Since Mnesia is embedded in Erlang, and in Erlang we can simply spawn thousands of concurrent processes to achieve speedup of program, it is possible to make a mistake to run concurrent transactions for speedup and reducing the time of our program. But in these situations we don’t have to forget the Amdahl’s Law. It says “The speedup of a concurrent program using multiple processors is limited by the time needed for the sequential fraction of the program”.

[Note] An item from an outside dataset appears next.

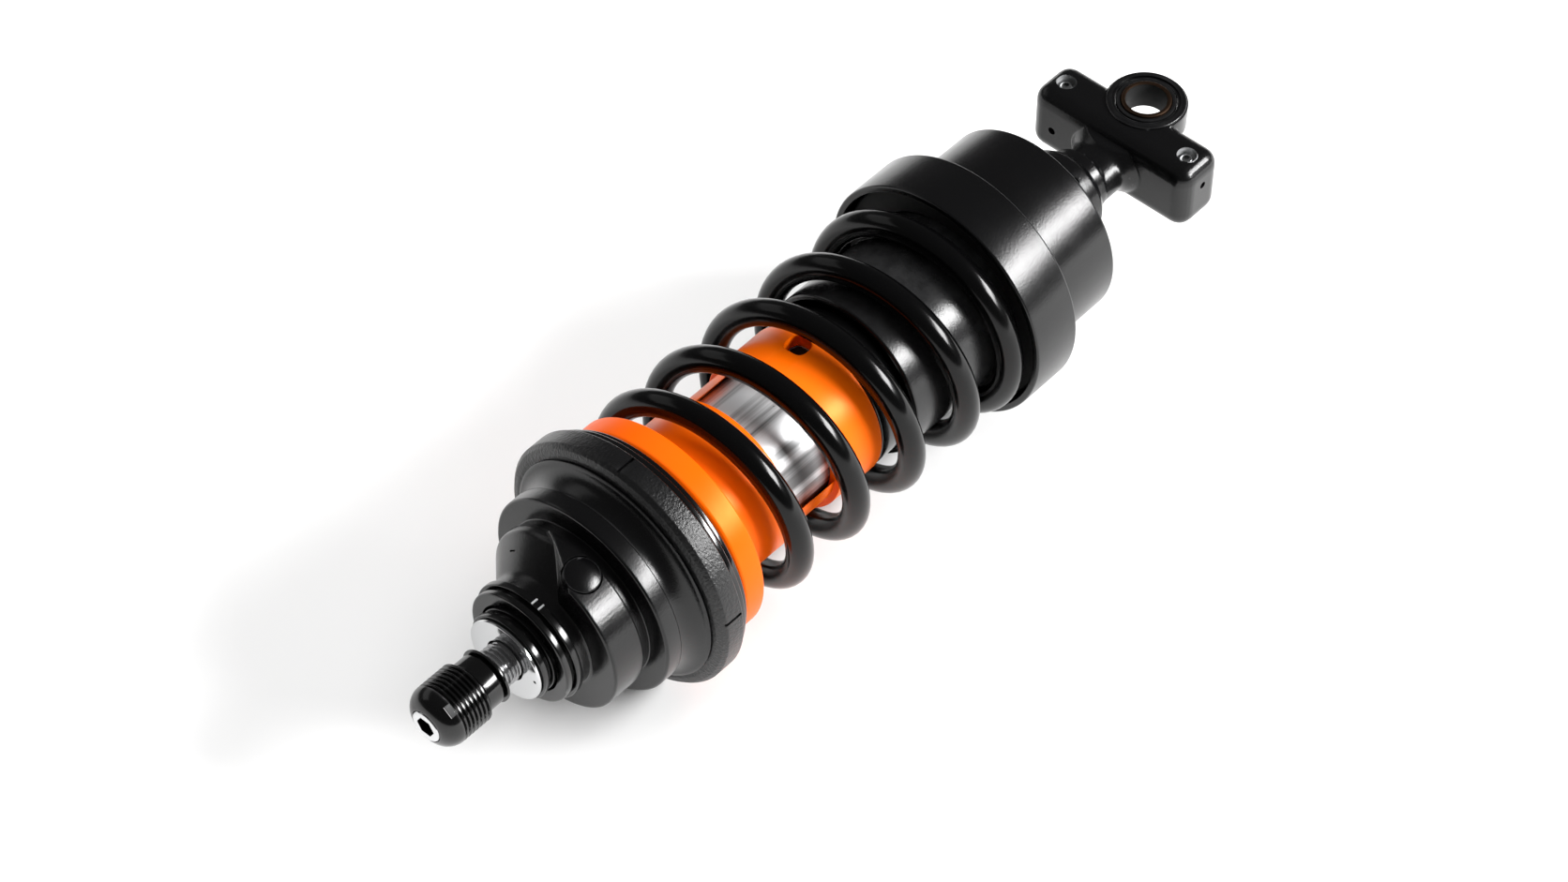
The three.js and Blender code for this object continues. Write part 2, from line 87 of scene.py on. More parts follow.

With this law in hand, we know that running multiple transactions concurrently but in a same row, can’t reduce the running time of the program. The Atomicity, consistency and Isolation properties of Mnesia’s transactions would order its Transaction Manager to lock the given row when each transaction wants to access it. So not only the concurrent running of these transactions can’t reduce the running time of the program, but also it undertakes extra actions like row-locking, table-locking, process context-switching and synchronization which may eventually run sequentially.

Lock Mechanism

As mentioned before, Mnesia needs some Locking Mechanisms to achieve Atomicity, Consistency and Isolation properties of ACID. Note that this mechanism is mainly based on Pessimistic Locking concepts. It means that whenever Mnesia Transaction Manager wants to access a record, it tries to lock the record or entire table depending upon the Transaction Context. These Locking types are as follows:

  • Read row-lock: Whenever a transaction context includes a read operation on a row, transaction manager locks just that specified row before it can be read.
  • Write row-lock: Whenever a transaction context includes a write operation on a row, transaction manager locks that row and all of its replicas in other nodes.
  • Read table-lock: Whenever a transaction traverses an entire table for a record row by row, it is more efficient to lock the entire table instead of multiple locks and releases row by row.
  • Write table-lock: When a transaction writes a large number of records on a table, it is more efficient to set a write-lock on entire table.
  • Sticky lock: This is an efficient locking mechanism when we have multiple instances of Mnesia in different nodes. Sticky locks are same as write locks, but they stay on the node that initiated it, instead of spreading across all the nodes.

Mnesia Table Types

In this part of post, I will explain all Types of Mnesia tables, Their Data Structure and Time Complexity as well as some sample codes.

Set and Bag

Set type requires that all the keys in the table are unique. So you can’t have two records with the same key, but in Bag type we can have several records with a same key.

The data structure of these types are based on Hash Table algorithm. According to time complexity of Hash Tables in Big O Notation symbolism, we can infer following table of information from it:

Operation Average Worst Case
Space O(n) O(n)
Search O(1) O(n)
Insert O(1) O(n)
Delete O(1) O(n)

As you see, in average we have a slight space penalty in sets, but for search, insert and delete operations it doesn’t matter how large table rows could be, and they take place in constant time.

Ordered Set

The Ordered Set type is equal to Set just it sorts records by their keys. The data structure of it are based on Balanced Binary Tree and time complexity of it is as follows:

Operation Average Worst Case
Space O(n) O(n)
Search O(log n) O(n)
Insert O(log n) O(n)
Delete O(log n) O(n)

The logarithmic time of search, insert and delete means, if we have n items in a table, these operations in average take place in log n running time. So it has a slight time penalty as opposed to Set table type.

Code Samples

The following sample codes are as simple as possible just for getting the sense of it.

-module(set_table). %% defines module
-export([init/1, write/1, read/1]). %% exports public functions
-record(user, {id, username, password}). %% defines user record

%% ------------------------
%% --- initialize table ---
%% ------------------------
init(TableType) ->
	%% create database in current node
	mnesia:create_schema([node()]),
	
	%% starts mneisa database
	mnesia:start(),
	
	%% creates user table based on given type
	{atomic, ok} = mnesia:create_table(user, [
		{attributes, record_info(fields, user)},
		{type, TableType}
	]).
	
%% ------------------------
%% ---- write a record ----
%% ------------------------
write(Record) ->

	%% wraps write operation in a fun
	Write = fun() ->
		mnesia:write(Record)
	end,
	
	%% runs given fun transactionally
	mnesia:transaction(Write).
	
%% ------------------------
%% ---- read a record -----
%% ------------------------
read(Id) ->

	%% wraps read operation in a fun
	Read = fun() ->
		mnesia:read(user, Id)
	end,
	
	%% runs given fun transactionally
	mnesia:transaction(Read).

I tried to write self-explanatory codes in order to bypass that boaring line by line explaining.

Conclusion

Mnesia is a low-level and therefore an efficient way to managing data in Erlang stack. In addition to the aforementioned features, it offers Table Fragmentation, Load Balancing, Data Event Handling and great online GUI Monitoring features. Surprisingly, they are all free.

As a conclusion, we developers should note that, the better database schema and table type we choose for our application’s scenario, the more efficient results we would get from it.